Affiliation:
1. Niğde Ömer Halisdemir Üniversitesi
Abstract
Yirminci yüzyılın başındaki modernleşme, sanayileşme ve Büyük Savaş süreçleri, korkunç derecede çevreleri mahvetmiş ve insanları etkilemiştir. Dolayısıyla o dönemde doğal ve insani olan kaybedilmiştir. Jeffrey Mathes McCarthy’nin “yeşil modernizm” olarak adlandırdığı durumun merkezinde genel olarak insanın doğayla olan bağlantısını yitirmesi yer almaktadır. Yeşil modernizm, modernist edebiyatta insanmerkezci uygulamaların insan ve doğa ikiliğine nasıl yol açtığını araştırmaktadır. Yeşil modernizmin bir parçası olarak kabul edilen D. H. Lawrence, Lady Chatterley’in Aşığı (1928) adlı romanda mekanikleşmiş endüstrinin doğayı ve insanları nasıl kontrol altına almaya çalıştığını anlatmaktadır.

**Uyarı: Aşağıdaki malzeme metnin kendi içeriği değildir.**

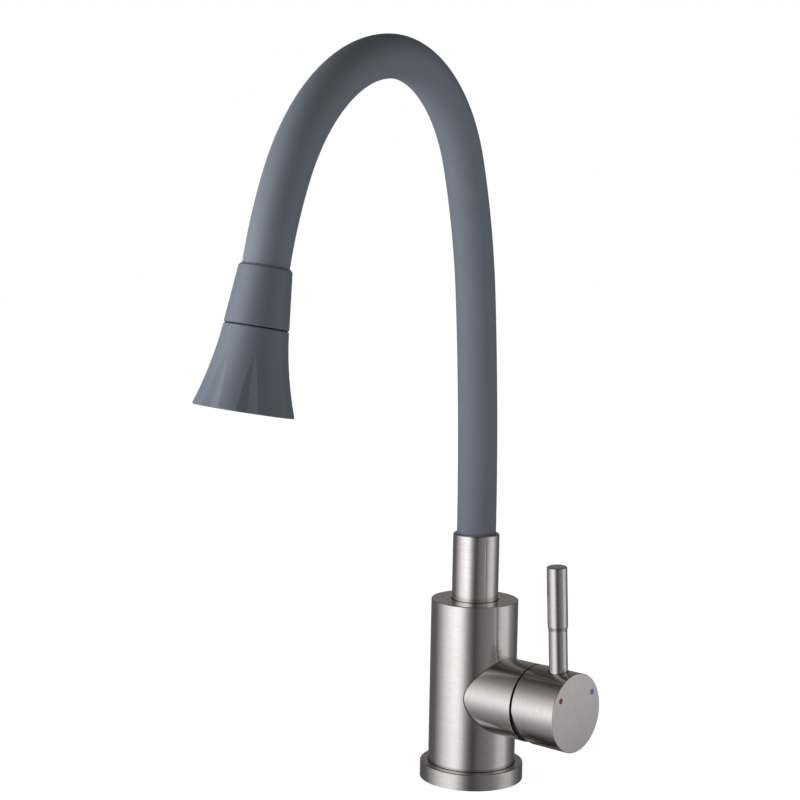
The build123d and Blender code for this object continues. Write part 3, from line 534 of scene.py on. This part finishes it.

Aslında Lawrence, doğa ile insanlar arasındaki Kartezyen sınırı reddetmemektedir. Aksine Lawrence, insan bedenleri sanayileşme tarafından “köklerinden sökülmesine” rağmen bedenlerin insan-olmayan çevrelerle yakından bağlantılı olduğunu kabul etmektedir. Bu açıdan bu makale, Lady Chatterley’in Aşığı adlı romanın, insan bedenlerinin ve benliklerinin doğal dünyanın bir parçası olduğu ve yeşil doğayla olan yitik bağlantının ancak sosyal ve cinsel yenileşmeyle yeniden keşfedilebileceği yönünde yeşil modernist bir fikri öne sürdüğünü tartışmaktadır. İnsanın ekolojik olarak doğaya gömülü olduğunu vurgulayan D. H. Lawrence, insanın yeşil doğayla ilişkisinin gerçekleştirilmesini ana karakterler Connie ve Mellors arasındaki ilişki örneğiyle göstermektedir. Ekoeleştirel tartışmalardan ve Lawrence’ın cinselliğe ilişkin kavrayışlarından yararlanan bu çalışma, Lady Chatterley’in Aşığı adlı romanda insan-doğa ilişkisini ve ekolojik yakınlığı incelemektedir.